When you are a data-driven company, data mining is critical to your success. Today, Amazon knows every item viewed on its website and how many viewings led to purchases. The data from in-store product interactions will be fed into Amazon’s models and likely lead to swift store changes should certain products viewed not make it through the checkout.
Considering the Implications for Retail Banking
People who follow me know I’m all about retail financial services. So why would I write about Amazon opening department stores?
First, consider this move in terms of channels. In an increasingly digital world, one of the largest ecommerce firms is adding more physical sites to its inventory. Keep in mind Amazon operates nearly 600 retail stores today (includes Whole Foods). The company realizes they can grow faster by combining physical retail with eCommerce.
Follow the Leader?
Banks and credit unions could take a lesson from Amazon’s expected move. It’s not digital or physical, it’s digital and physical.

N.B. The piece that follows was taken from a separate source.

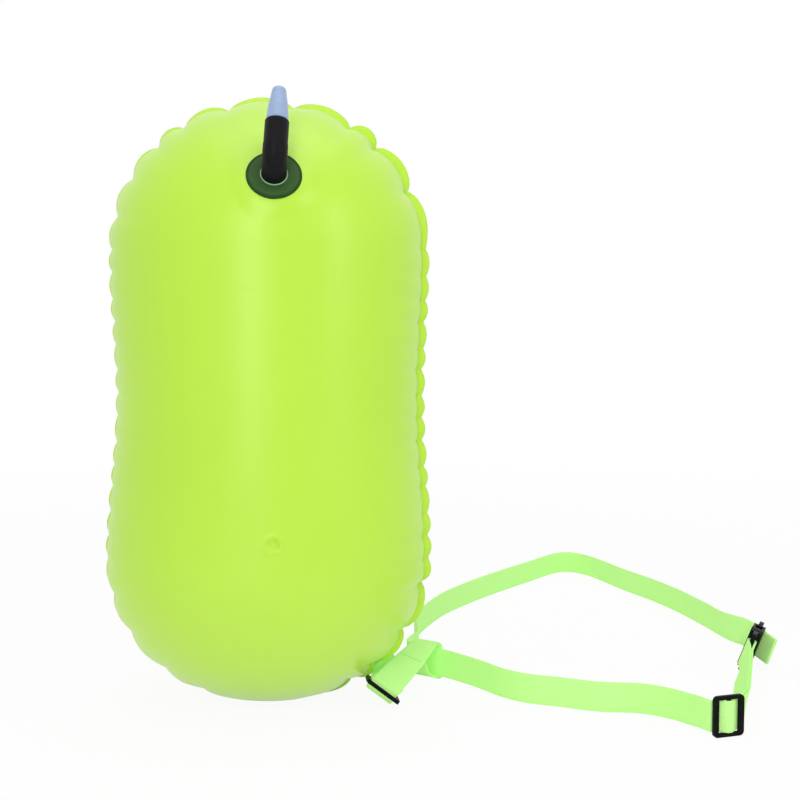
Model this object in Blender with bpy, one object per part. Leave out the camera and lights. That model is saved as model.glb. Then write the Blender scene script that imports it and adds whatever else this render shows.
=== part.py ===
"""Open water swim buoy: an inflated film bladder with an oral valve, a leash and a waist belt.

Metres, +Z up. The buoy stands on its lower end at the origin, its valve side faces -Y,
and the waist belt stands on edge on the floor to the right (+X) and behind (+Y).
"""
import math

import bmesh
import bpy
from mathutils import Matrix, Vector

# Clearances
GAP = 0.0003
CUT_OVERRUN = 0.002

# Bladder
BLADDER_HALF_WIDTH = 0.131
BLADDER_HALF_DEPTH = 0.108
END_HEIGHT = 0.120
STRAIGHT_HEIGHT = 0.258
FOOT_SINK = 0.0015
FILM = 0.0006
FLANGE_WIDTH = 0.007
TOP_LEAN = math.radians(48)
LEFT_LEAN = math.radians(62)
RIGHT_LEAN = math.radians(38)
FOOT_LEAN = math.radians(70)
CORNER_LEAN = math.radians(110)
END_PUCKER = 0.0055
SIDE_PUCKER = 0.0024
FOOT_FOLD_RISE = 0.0024
FOOT_HALF_WIDTH = 0.070
SIDE_SCALLOP_PITCH = 0.0205

# Half widths on the right and the left side, as shares: low down, near the top and lost at the waist
RIGHT_WIDTH_SHARES = (1.0, 0.983, 0.037)
LEFT_WIDTH_SHARES = (1.035, 0.983, 0.055)

# Fullness of the ends' outlines and of the section from seam to crest, where 2 is an ellipse
UPPER_END_POWER = 2.0
LOWER_END_POWER = 2.1
SECTION_POWER = 1.8

# Places of the puckers along each end, as shares of its half turn from the right seam
TOP_NOTCH_SHARES = (0.0, 0.132, 0.249, 0.318, 0.444, 0.580, 0.680, 0.748, 0.836, 0.928, 1.0)
BOTTOM_NOTCH_SHARES = (0.0, 0.068, 0.159, 0.276, 0.372, 0.452, 0.562, 0.676, 0.733, 0.833, 0.949, 1.0)
# Depth of each row of the film, and how much of the puckers it keeps
ROW_DEPTH_SHARES = (0.0, 0.075, 0.25, 0.46, 0.69, 0.86, 0.965)
ROW_PUCKER_SHARES = (1.0, 0.95, 0.62, 0.25, 0.06, 0.0, 0.0)
END_COLUMNS = 3
SIDE_COLUMNS = 2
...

Frequently Amazon makes moves that suggest strongly that the company plans to make a move in retail banking and perhaps in small business banking, beyond the efforts already in place.
Would “supermarket banking” at an Amazon store have a better shot at success? Probably not, especially at department stores. You’d have a better chance of success at a Whole Foods, but the limiting factor remains that no grocer is likely to rent you enough space to have a large enough in-store presence to make the financials work. Grocery store space is very expensive and measured on sale per square foot. That’s in the context of an outside provider, of course.
Just how Amazon might approach in-store banking, if at all, remains to be seen. Over the years Walmart has rented space to outside financial providers, partnered with other providers and periodically tries to expand its own reach. Just what Amazon has brewing within its expected physical retail strategy will likely have its own special twist.